According to the SLO, land currently under SLO agricultural lease in the desired spaceport loca-
tion is revenue producing, designated to educational and other state sponsored beneficiaries. A
separate commercial lease will need to be negotiated by the NM Spaceport Authority and the
SLO, depending on the success of this project. If this land is somehow conveyed to the NM
Spaceport Authority without due compensation, such beneficiaries will lose corresponding lease
revenue.
SIGNIFICANT ISSUES
According to the SLO, this legislation, changing subsection (3), would allow the Spaceport Au-
thority to expend funds or incur debt for the improvement, maintenance, repair or addition to
property owned by the state county or municipal governments.

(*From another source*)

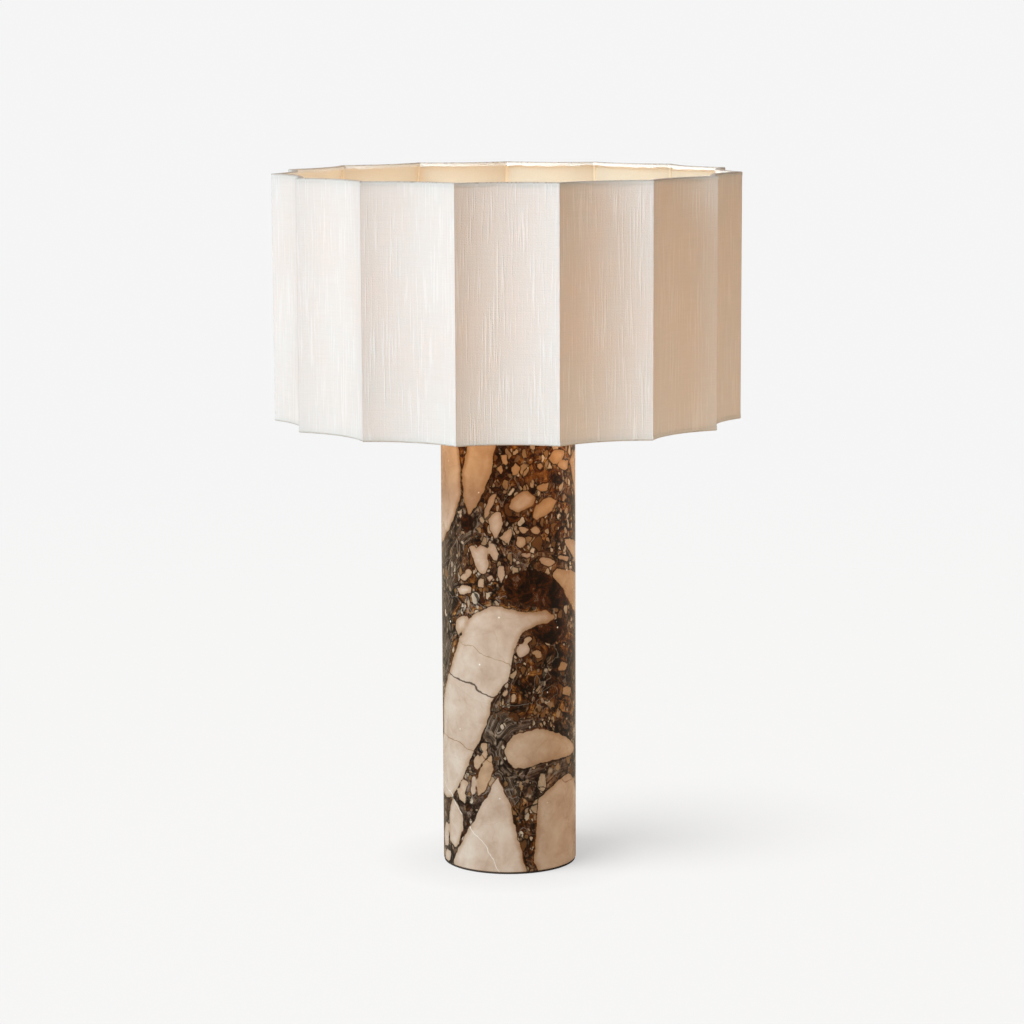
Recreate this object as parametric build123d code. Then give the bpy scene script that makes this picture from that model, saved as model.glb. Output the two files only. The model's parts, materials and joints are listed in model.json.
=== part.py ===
# A table lamp: a polished breccia marble column on a felt pad, a brass lampholder with a rotary switch
# on a threaded tube through the column, and a fluted linen drum shade clamped to the lampholder.
# Millimetres. +Z is up, the origin is on the column's axis at the table, and -Y is the front.
from build123d import *
from math import cos, degrees, pi, sin, sqrt
import os

# ---- Column and foot
column_radius = 58.0
column_length = 390.0
column_bore_radius = 12.0
column_edge_chamfer = 0.6
pad_thickness = 1.5
pad_setback = 0.6            # the felt ends this far inside the marble's side
recess_radius = 40.0         # wiring space in the underside of the column
recess_depth = 30.0

# ---- Cord inlet, at the back, low on the column
inlet_above_foot = 14.5      # its axis above the marble's lower face
inlet_hole_radius = 4.0
inlet_bush_radius = 5.5
inlet_flange_radius = 7.5
inlet_flange_thickness = 2.0
inlet_flange_proud = 0.8     # the flange stands this far out of the marble

# ---- Threaded tube and the nuts that clamp the column on it
rod_radius = 5.0
rod_bore_radius = 3.5
rod_clearance = 0.2
rod_end_below_nut = 5.0
rod_into_dome = 8.0
bottom_nut_across_flats = 17.0
bottom_nut_thickness = 5.0
lock_washer_radius = 8.5
lock_washer_thickness = 1.2
clamp_washer_radius = 28.0
clamp_washer_thickness = 3.0
rubber_washer_radius = 30.0
rubber_washer_thickness = 2.0
end_bush_wall = 1.2
end_bush_lip = 1.5
end_bush_grip = 3.0          # how far it reaches up round the tube
end_bush_hole_radius = 3.2

# ---- Cap and neck, on top of the column
cap_radius = 30.0
cap_thickness = 3.0
cap_edge_fillet = 1.2
cap_spigot_length = 6.0
spigot_clearance = 0.2
top_nut_across_flats = 14.0
top_nut_thickness = 4.0
neck_radius = 11.0
neck_wall = 1.2
neck_length = 12.0

# ---- Lampholder
dome_neck_length = 6.0
dome_flare_height = 6.0
dome_straight_height = 14.0
dome_thread_length = 8.0
dome_wall = 1.6
skirt_radius = 20.0
skirt_wall = 1.8
skirt_length = 34.5
insert_clearance = 0.2
grub_screw_radius = 1.5
insert_shoulder_thickness = 3.5
insert_depth_in_dome = 6.5
insert_boss_radius = 15.2
insert_boss_height = 6.0
shell_seat_depth = 4.0       # below the top of the porcelain boss
shell_inner_radius = 13.5
shell_wall = 0.4
shell_length = 21.0
contact_pocket_radius = 11.0
contact_pocket_depth = 4.0   # below the screw shell's seat
contact_rise = 2.0
contact_width = 6.0
contact_thickness = 0.5
contact_length = 14.0
contact_foot_length = 4.0
terminal_block_size = 6.0
terminal_block_height = 5.0
terminal_offset = 11.0
terminal_screw_radius = 1.5
terminal_screw_length = 4.0
terminal_screw_head_radius = 2.4
terminal_screw_head_height = 1.4

# ---- Rotary switch, with its axis along +X through the side of the lampholder
switch_block_length = 24.0
switch_block_width = 12.0
switch_block_height = 10.0
switch_wall_gap = 1.0        # between the block's corners and the inside of the dome
switch_bush_radius = 3.6
collar_radius = 5.2
collar_thickness = 2.5
spindle_radius = 2.0
spindle_clearance = 0.08
spindle_in_block = 6.0
spindle_end_gap = 0.6
knob_gap = 0.6
knob_hub_radius = 3.8
knob_hub_length = 5.0
knob_blade_length = 11.0
knob_blade_width = 12.0
knob_blade_thickness = 3.2
knob_blade_corner = 4.0

# ---- Shade rings on the lampholder's thread
shade_ring_radius = 27.0
shade_ring_thickness = 6.0
shade_ring_lift = 10.0       # the lower ring stands this far up the skirt
shade_ring_grips = 24
shade_ring_grip_radius = 0.9
lower_ring_clearance = 0.1
upper_ring_clearance = 0.3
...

Thus, the bill provides the Authority with unlimited ability to adhere to Subsection C on land
that the Authority does not want nor need. As this bill is clearly intended to remedy a situation
for one location, it may be wise to specify the location.
SLO indicates that an alternative may be to specify the precise location in the bill. For example,
“state or political subdivision land included in the proposed location for the NM Spaceport, more
commonly referred to as Range 1 West, Township 15 South, Sections 16, 17, 18, 19…etc..”
PERFORMANCE IMPLICATIONS
There are no performance measures to gauge Spaceport Authority activities.
WHAT WILL BE THE CONSEQUENCES OF NOT ENACTING THIS BILL
EDD indicates that if the bill fails to pass, the construction of the spaceport facility on leased
property (from State Land Office) will not be possible.
SLO indicates that if the bill fails to pass, the NM Spaceport Authority will have to purchase or
lease the property proposed for the NM Spaceport.